Wednesday, 27 May 2009

Red Kite

Tuesday 26th May - A Red Kite near Chanctonbury Ring - always a great bird to see but increasingly regular in Sussex these days.

Friday, 8 May 2009


Wednesday 6th May - The 3 Dotterel first found yesterday afternoon were still showing fairly well in a bare field on the N side of the South Downs Way between Chantry Hill and Kithurst Hill mid morning.

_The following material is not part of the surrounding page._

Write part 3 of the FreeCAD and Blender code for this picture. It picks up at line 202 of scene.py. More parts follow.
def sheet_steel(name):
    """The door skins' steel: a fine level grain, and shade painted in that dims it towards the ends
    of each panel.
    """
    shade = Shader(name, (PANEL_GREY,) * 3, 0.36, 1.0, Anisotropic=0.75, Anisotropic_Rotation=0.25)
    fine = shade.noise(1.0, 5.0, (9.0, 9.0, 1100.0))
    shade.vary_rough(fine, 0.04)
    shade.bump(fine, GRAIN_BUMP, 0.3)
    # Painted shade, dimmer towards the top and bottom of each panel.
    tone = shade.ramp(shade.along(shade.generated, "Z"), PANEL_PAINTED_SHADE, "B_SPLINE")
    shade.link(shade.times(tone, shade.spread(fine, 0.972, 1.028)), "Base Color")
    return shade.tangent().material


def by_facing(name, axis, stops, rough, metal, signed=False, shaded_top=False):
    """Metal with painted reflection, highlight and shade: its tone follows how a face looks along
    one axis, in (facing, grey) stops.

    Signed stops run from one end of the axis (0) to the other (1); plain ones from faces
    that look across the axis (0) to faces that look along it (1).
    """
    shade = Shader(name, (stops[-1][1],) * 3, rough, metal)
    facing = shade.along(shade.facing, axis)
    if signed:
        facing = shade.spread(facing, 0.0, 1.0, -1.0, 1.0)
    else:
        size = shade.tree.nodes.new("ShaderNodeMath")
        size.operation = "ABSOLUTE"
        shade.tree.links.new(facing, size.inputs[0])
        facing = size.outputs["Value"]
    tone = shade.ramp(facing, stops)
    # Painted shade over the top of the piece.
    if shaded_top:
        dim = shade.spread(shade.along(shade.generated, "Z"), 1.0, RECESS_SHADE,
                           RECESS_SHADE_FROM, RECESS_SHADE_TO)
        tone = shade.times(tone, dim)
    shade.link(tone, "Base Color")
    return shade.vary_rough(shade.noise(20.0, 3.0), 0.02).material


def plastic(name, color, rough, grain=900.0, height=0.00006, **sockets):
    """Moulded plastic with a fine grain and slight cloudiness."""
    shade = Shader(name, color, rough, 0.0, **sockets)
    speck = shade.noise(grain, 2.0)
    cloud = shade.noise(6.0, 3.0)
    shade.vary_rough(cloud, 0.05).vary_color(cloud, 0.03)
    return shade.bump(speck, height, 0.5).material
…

Also 2 Buzzards, a pair of Red-legged Partridge, a singing Corn Bunting and 3 Brown Hares.

Survey work at Knepp earlier in the day turned up a few surprises including a pair of Mandarins along the stream in Alder Copse, a pair of Hobbies (the first I've seen on the estate) and a singing Wood Lark over a stubble field a couple of miles to the north of last year's site. Also Cuckoo, Nightingale, Garden Warbler, Lesser Whitethroat, Bullfinch etc.

Tuesday 5th May - An evening walk round Pulborough Brooks turned into quite an eventful one with a police helicopter circling overhead looking for a man reported to be 'suicidal and full of drink'. It was hardly a surprise with all the noise that the reserve was quiet except for 2 male Shoveler, a male Pintail, Great Spotted Woodpecker, Willow Warbler and Nuthatch. Even the Nightingales were stubbornly quiet though eventually three put on a fine vocal performance, one singing its head off despite 13 people standing only a few yards away! We then headed for the Rising Sun where the big screen confirmed that Arsenal were on their way out of the Champions League losing 3 - 1 to Man Utd.

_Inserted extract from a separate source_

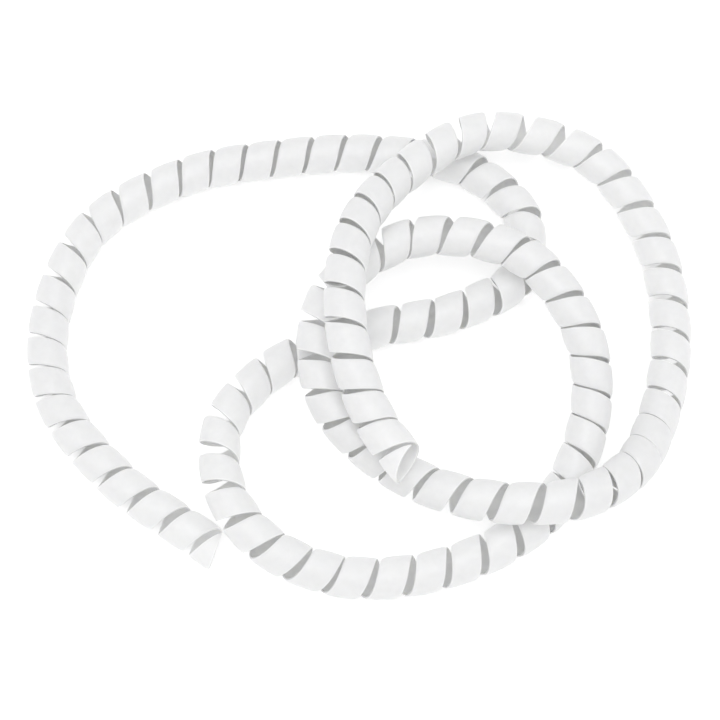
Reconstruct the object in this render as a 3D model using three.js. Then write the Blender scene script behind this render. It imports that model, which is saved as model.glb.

Saturday 2nd May - My first Swift of the year over Phoenix Way and a Buzzard and a Sparrowhawk over Upper Shoreham Road. A couple of circular walks later in the day, the first to see the Early Spider Orchids at Castle Hill and the second near Adversane taking in North Wood and the Wey and Arun Canal. No birds of note at Castle Hill, a pair of Lapwings and a Cuckoo by the Arun.

Friday 1st May - A sea fret over Friston Forest made walking the butterfly transect a waste of time though compensation was on hand in the form of a singing male Wood Warbler along the north edge of the Forest next to Lullington Heath. Always a nice bird to see especially as I didn't catch up with one in 2008.